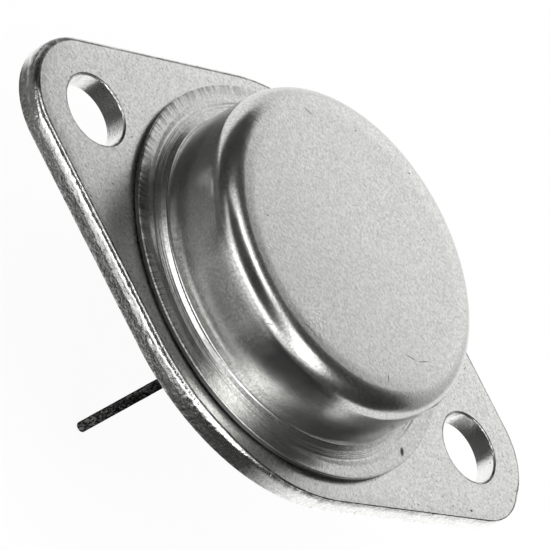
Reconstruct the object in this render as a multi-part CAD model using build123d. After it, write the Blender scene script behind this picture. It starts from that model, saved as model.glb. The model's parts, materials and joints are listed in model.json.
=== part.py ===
from build123d import *
import os

# A voltage regulator in a low metal can: a diamond-shaped steel base with two mounting
# holes, two leads sealed through it in glass, and a drawn cap welded over the chip.
# Frame, in millimetres: the origin is the centre of the mounting face, +X runs along the
# two mounting holes, +Z points from the base to the top of the cap, and the leads stand
# out along -Z. The whole part is its own mirror image about the plane Y = 0.

# Base plate, blanked from steel strip
hole_pitch = 30.15       # between the mounting holes
hole_d = 4.1
end_r = 4.45             # round ends of the base, about the mounting holes
plate_margin = 1.25      # plate left outside the cap's flange
base_t = 1.3
edge_roll = 0.4          # rounded upper edge that blanking leaves
hole_break = 0.15        # broken upper edge round the mounting holes

# Cap, drawn from steel sheet
cap_d = 19.6             # outside of the wall
cap_rise = 5.25          # from the base's top face to the flat top
skin_t = 0.35
shoulder_r = 1.35
wall_foot = 0.3          # slope between the wall and the flange
flange_w = 1.9           # from the wall out to the rim
land_t = 0.3             # coined land at the rim
land_w = 0.75
step_h = 0.06            # from the land up to the inner flange
step_w = 0.12
weld_gap = 0.1           # left under the flange when the weld ring has sunk in
weld_out = 0.95          # from the wall to the middle of the weld ring
weld_root_w = 0.6
weld_tip_w = 0.35

# Leads and their glass seals
lead_spacing = 11.0
lead_row_x = -1.6        # the pair stands off the centre, towards -X
lead_d = 0.64
lead_below = 11.7        # from the mounting face to the tip
lead_tip = 0.08          # broken edge at the cut tip
post_d = 0.95            # the lead swells to this inside the glass
post_rise = 1.0          # from the base's top face to the nail head
nail_head_d = 1.6
nail_head_t = 0.3
eyelet_d = 2.2           # hole in the base that the glass fills
seal_recess = 0.15       # from each face of the base to the glass

# Heat spreader and chip
spreader_l = 11.0
spreader_t = 1.0
spreader_corner = 0.8
spreader_break = 0.12    # broken upper edge
spreader_gap = 0.8       # from an eyelet to the spreader
pocket_depth = 0.2       # shallow pocket that seats the spreader
pocket_clearance = 0.05
braze_t = 0.08
die_l = 3.0
die_w = 2.6
die_t = 0.35
solder_t = 0.08
solder_margin = 0.1      # solder that shows round the chip

# Bond wires
wire_d = 0.25
wire_rise = 1.0          # top of the loop above the higher bond
wire_crest = 0.3         # share of the span at which the loop is highest
wire_pitch = 0.5         # between the two wires to one lead
wire_lift = 0.01         # the round wire clears what its foot is pressed to
foot_l = 0.6
foot_w = 0.38
foot_t = 0.15
pad_inset = 0.42         # from the chip's edge to the middle of a foot
power_pads_x = -0.6      # middle of the pair of pads beside each lead
ground_reach = 1.6       # from the chip's edge to the bond on the spreader

# Heights and radii that follow from those sizes
wall_r = cap_d / 2
flange_r = wall_r + flange_w
middle_r = flange_r + plate_margin
eyelet_r = eyelet_d / 2
flange_under = base_t + weld_gap
land_top = flange_under + land_t
flange_top = land_top + step_h
cap_top = base_t + cap_rise
seal_low = seal_recess
seal_high = base_t - seal_recess
nail_head_under = base_t + post_rise
nail_head_top = nail_head_under + nail_head_t
spreader_w = lead_spacing - eyelet_d - 2 * spreader_gap
braze_top = base_t - pocket_depth + braze_t
spreader_top = braze_top + spreader_t
solder_top = spreader_top + solder_t
die_top = solder_top + die_t


def block(length, width, low, height, corner=0.0):
    """An upright block about the Z axis, with its corners rounded if asked."""
    plan = RectangleRounded(length, width, corner) if corner else Rectangle(length, width)
    return Pos(0, 0, low) * extrude(plan, height)


def lead_place(side):
    """The point where a lead's axis meets the mounting face: side is -1 or +1 along Y."""
    return Pos(lead_row_x, side * lead_spacing / 2, 0)


def header_base():
    """The diamond is the hull of the middle disc and the two ends round the holes."""
    discs = [Edge.make_circle(middle_r)]
    for side in (-1, 1):
        discs.append(Pos(side * hole_pitch / 2, 0, 0) * Edge.make_circle(end_r))
    plate = extrude(make_hull(discs), base_t)
    plate = fillet(plate.faces().sort_by(Axis.Z)[-1].edges(), edge_roll)
    for side in (-1, 1):
        plate -= Pos(side * hole_pitch / 2, 0, 0) * Cylinder(
            hole_d / 2, base_t, align=(Align.CENTER, Align.CENTER, Align.MIN)
        )
    hole_rims = plate.faces().sort_by(Axis.Z)[-1].inner_wires().edges()
    plate = chamfer(hole_rims, hole_break)
    for side in (-1, 1):
        plate -= lead_place(side) * Cylinder(
            eyelet_r, base_t, align=(Align.CENTER, Align.CENTER, Align.MIN)
        )
    room = 2 * pocket_clearance
    plate -= block(
        spreader_l + room,
        spreader_w + room,
        base_t - pocket_depth,
        pocket_depth,
        spreader_corner + pocket_clearance,
    )
    return plate


def cap():
    """A turned section of the drawn shell, from the weld ring up to the flat top."""
    weld_r = wall_r + weld_out
    step_r = flange_r - land_w
    inside_r = wall_r - skin_t
    inside_top = cap_top - skin_t
    foot = (wall_r, flange_top)
    shoulder = (wall_r, cap_top)
    inner_shoulder = (inside_r, inside_top)
    mouth = (inside_r, flange_under)
    outline = [
        (flange_r, flange_under),
        (flange_r, land_top),
        (step_r, land_top),
        (step_r - step_w, flange_top),
        foot,
        shoulder,
        (0, cap_top),
        (0, inside_top),
        inner_shoulder,
        mouth,
        (weld_r - weld_root_w / 2, flange_under),
        (weld_r - weld_tip_w / 2, base_t),
        (weld_r + weld_tip_w / 2, base_t),
        (weld_r + weld_root_w / 2, flange_under),
    ]
    section = make_face(Polyline(*outline, close=True))
    breaks = (
        (foot, wall_foot),
        (mouth, wall_foot + skin_t / 2),
        (inner_shoulder, shoulder_r - skin_t),
    )
    for corner, width in breaks:
        point = section.vertices().sort_by_distance(corner)[0]
        section = chamfer(point, width)
    outer_corner = section.vertices().sort_by_distance(shoulder)[0]
    section = fillet(outer_corner, shoulder_r)
    return revolve(Plane.XZ * section, Axis.Z)


def lead(side):
    """A headed wire: its shank swells inside the glass and ends in a nail head."""
    shank_r = lead_d / 2
    outline = [
        (0, -lead_below),
        (shank_r - lead_tip, -lead_below),
        (shank_r, lead_tip - lead_below),
        (shank_r, seal_low),
        (post_d / 2, seal_high),
        (post_d / 2, nail_head_under),
        (nail_head_d / 2, nail_head_under),
        (nail_head_d / 2, nail_head_top),
        (0, nail_head_top),
    ]
    section = make_face(Polyline(*outline, close=True))
    return lead_place(side) * revolve(Plane.XZ * section, Axis.Z)


def seal(side):
    """Glass fused between eyelet and lead, a little below both faces of the base."""
    outline = [
        (lead_d / 2, seal_low),
        (eyelet_r, seal_low),
        (eyelet_r, seal_high),
        (post_d / 2, seal_high),
    ]
    section = make_face(Polyline(*outline, close=True))
    return lead_place(side) * revolve(Plane.XZ * section, Axis.Z)


def spreader_braze():
    """The film of braze that fixes the spreader in its pocket."""
    return block(spreader_l, spreader_w, base_t - pocket_depth, braze_t, spreader_corner)


def heat_spreader():
    """A copper block that takes the chip's heat out to the base."""
    slug = block(spreader_l, spreader_w, braze_top, spreader_t, spreader_corner)
    return chamfer(slug.faces().sort_by(Axis.Z)[-1].edges(), spreader_break)


def die_solder():
    """The solder under the chip, showing a narrow border."""
    border = 2 * solder_margin
    return block(die_l + border, die_w + border, spreader_top, solder_t)


def regulator_die():
    """The silicon chip."""
    return block(die_l, die_w, solder_top, die_t)


def bond_wire(start, end):
    """A wire looped between two bonds, with a flat foot pressed down at each.

    It climbs steeply from the first bond and runs down in a straight line to the second.
    """
    across = end - start
    turn = Vector(1, 0, 0).get_signed_angle(Vector(across.X, across.Y, 0))
    lift = Vector(0, 0, wire_d / 2 + wire_lift)
    crest = start + across * wire_crest
    crest.Z = max(start.Z, end.Z) + wire_rise
    route = Polyline(start + lift, crest, end + lift)
    start_plane = Plane(route @ 0, z_dir=route % 0)
    wire = sweep(start_plane * Circle(wire_d / 2), path=route, transition=Transition.RIGHT)
    for bond in (start, end):
        wire += Pos(bond) * Rot(0, 0, turn) * block(foot_l, foot_w, 0, foot_t)
    return wire


def power_wire(side, copy):
    """One of the two wires from the chip to a lead: copy is -1 or +1 along X."""
    offset = copy * wire_pitch / 2
    pad = Vector(power_pads_x + offset, side * (die_w / 2 - pad_inset), die_top)
    head = Vector(lead_row_x + offset, side * lead_spacing / 2, nail_head_top)
    return bond_wire(pad, head)


def ground_wire():
    """The wire from the chip down to the spreader, which is joined to the case."""
    pad = Vector(die_l / 2 - pad_inset, 0, die_top)
    bond = Vector(die_l / 2 + ground_reach, 0, spreader_top)
    return bond_wire(pad, bond)


nodes = {
    "header_base": header_base(),
    "cap": cap(),
    "heat_spreader": heat_spreader(),
    "spreader_braze": spreader_braze(),
    "die_solder": die_solder(),
    "regulator_die": regulator_die(),
    "ground_wire": ground_wire(),
}
for role, side in (("input", -1), ("output", 1)):
    nodes[f"{role}_lead"] = lead(side)
    nodes[f"{role}_seal"] = seal(side)
    nodes[f"{role}_wire_1"] = power_wire(side, -1)
    nodes[f"{role}_wire_2"] = power_wire(side, 1)

os.makedirs("parts", exist_ok=True)
for name, shape in nodes.items():
    export_step(shape, f"parts/{name}.step")
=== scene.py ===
import bpy
import json
import math
import numpy as np
from mathutils import Matrix, Vector, geometry, noise


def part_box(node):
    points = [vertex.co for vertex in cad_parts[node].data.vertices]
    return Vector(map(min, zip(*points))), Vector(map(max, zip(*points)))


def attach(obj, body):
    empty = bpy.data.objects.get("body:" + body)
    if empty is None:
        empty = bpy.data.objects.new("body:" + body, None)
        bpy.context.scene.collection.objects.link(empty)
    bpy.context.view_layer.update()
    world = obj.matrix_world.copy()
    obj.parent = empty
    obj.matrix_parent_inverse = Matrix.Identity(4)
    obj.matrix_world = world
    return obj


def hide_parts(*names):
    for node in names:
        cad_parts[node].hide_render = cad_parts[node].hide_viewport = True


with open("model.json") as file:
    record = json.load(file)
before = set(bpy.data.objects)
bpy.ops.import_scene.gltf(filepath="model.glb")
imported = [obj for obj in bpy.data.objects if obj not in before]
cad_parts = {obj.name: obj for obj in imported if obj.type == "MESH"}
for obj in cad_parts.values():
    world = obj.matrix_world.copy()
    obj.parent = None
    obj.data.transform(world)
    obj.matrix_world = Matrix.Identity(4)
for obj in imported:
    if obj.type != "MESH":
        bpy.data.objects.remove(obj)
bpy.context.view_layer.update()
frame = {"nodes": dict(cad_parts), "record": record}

# ---- Header base -----------------------------------------------------------------------------
# The part's carrier: a diamond blanked from 1.3 mm steel strip and nickel plated. The punch rolls
# the outer edge over, shears a short bright band and tears the rest, so the outer wall is smooth
# above and rough below. The holes are pierced clean, and their upper rims broken.
mm = 0.001
base_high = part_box("header_base")[1]
base_t = base_high.z
mounting = next(m for m in frame["record"]["mounts"] if m["name"] == "mounting_holes")
hole_reach = mounting["dims"]["spacing_x_mm"] * mm / 2
hole_r = mounting["dims"]["hole_r_mm"] * mm
middle_r = base_high.y
end_r = base_high.x - hole_reach
lead_low, lead_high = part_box("output_lead")
lead_x = (lead_low.x + lead_high.x) / 2
lead_y = (lead_low.y + lead_high.y) / 2
seal_box_low, seal_box_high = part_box("output_seal")
eyelet_r = (seal_box_high.x - seal_box_low.x) / 2
braze_box_low, braze_box_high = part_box("spreader_braze")
pocket_corner = 0.85 * mm
pocket_room = 0.05 * mm
edge_step = 0.07 * mm
roll = 0.42 * mm
tear_depth = 0.045 * mm
shaved_depth = 0.017 * mm
eyelet_step = 0.1 * mm
sag = 0.006 * mm


def smooth_noise(x, y, z, seed=0):
    """Noise between -1 and 1 that repeats nowhere near the part."""
    return noise.noise(Vector((x + 17.3 * seed, y - 9.1 * seed, z + 5.7 * seed)))


def held(value):
    """A value kept between 0 and 1."""
    return max(0.0, min(1.0, value))


def heading(angle):
    """The level unit vector at an angle in radians."""
    return Vector((math.cos(angle), math.sin(angle)))


broad_shade_way = heading(math.radians(170))    # towards the end where the painted shade of the crease runs broader
tight_way = heading(math.radians(-40))   # across the sides where punch and die stand closest, which are painted pale
close_way = heading(math.radians(-50))   # towards the side with the slight roll-over


def diamond(step):
    """The base's outline as (point, outward normal) pairs about a step apart."""
    tangent = math.acos((middle_r - end_r) / hole_reach)
    side_l = hole_reach * math.sin(tangent)
    arcs = (
        (Vector((hole_reach, 0)), end_r, -tangent, tangent),
        (Vector((0, 0)), middle_r, tangent, math.pi - tangent),
        (Vector((-hole_reach, 0)), end_r, math.pi - tangent, math.pi + tangent),
        (Vector((0, 0)), middle_r, math.pi + tangent, 2 * math.pi - tangent),
    )
    path = []
    for middle, radius, start, stop in arcs:
        count = max(8, round(radius * (stop - start) / step))
        for k in range(count):
            normal = heading(start + (stop - start) * k / count)
            path.append((middle + radius * normal, normal))
        normal = heading(stop)
        along = Vector((-normal.y, normal.x))
        count = round(side_l / step)
        for k in range(count):
            path.append((middle + radius * normal + along * side_l * k / count, normal))
    return path


def round_hole(x, y, radius, step):
    """A hole's outline, with each normal pointing away from the metal, into the hole."""
    count = round(2 * math.pi * radius / step)
    path = []
    for k in range(count):
        normal = -heading(-2 * math.pi * k / count)
        path.append((Vector((x, y)) - radius * normal, normal))
    return path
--
Please repeat word for word the lines above that run from the beginning through the line containing "weld_tip_w = 0.35", keeping both the first and that last line.

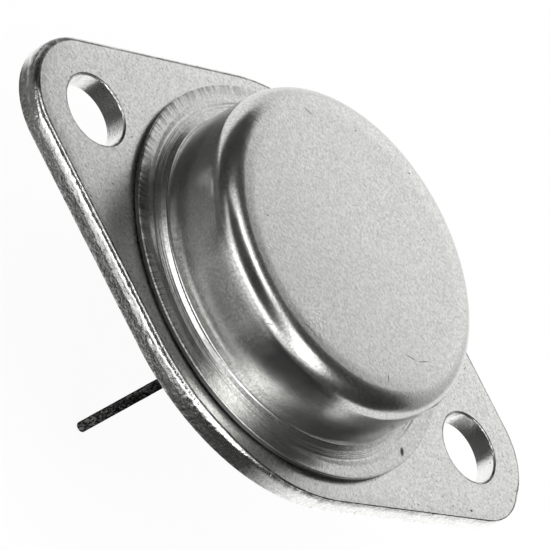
Reconstruct the object in this render as a multi-part CAD model using build123d. After it, write the Blender scene script behind this picture. It starts from that model, saved as model.glb. The model's parts, materials and joints are listed in model.json.
=== part.py ===
from build123d import *
import os

# A voltage regulator in a low metal can: a diamond-shaped steel base with two mounting
# holes, two leads sealed through it in glass, and a drawn cap welded over the chip.
# Frame, in millimetres: the origin is the centre of the mounting face, +X runs along the
# two mounting holes, +Z points from the base to the top of the cap, and the leads stand
# out along -Z. The whole part is its own mirror image about the plane Y = 0.

# Base plate, blanked from steel strip
hole_pitch = 30.15       # between the mounting holes
hole_d = 4.1
end_r = 4.45             # round ends of the base, about the mounting holes
plate_margin = 1.25      # plate left outside the cap's flange
base_t = 1.3
edge_roll = 0.4          # rounded upper edge that blanking leaves
hole_break = 0.15        # broken upper edge round the mounting holes

# Cap, drawn from steel sheet
cap_d = 19.6             # outside of the wall
cap_rise = 5.25          # from the base's top face to the flat top
skin_t = 0.35
shoulder_r = 1.35
wall_foot = 0.3          # slope between the wall and the flange
flange_w = 1.9           # from the wall out to the rim
land_t = 0.3             # coined land at the rim
land_w = 0.75
step_h = 0.06            # from the land up to the inner flange
step_w = 0.12
weld_gap = 0.1           # left under the flange when the weld ring has sunk in
weld_out = 0.95          # from the wall to the middle of the weld ring
weld_root_w = 0.6
weld_tip_w = 0.35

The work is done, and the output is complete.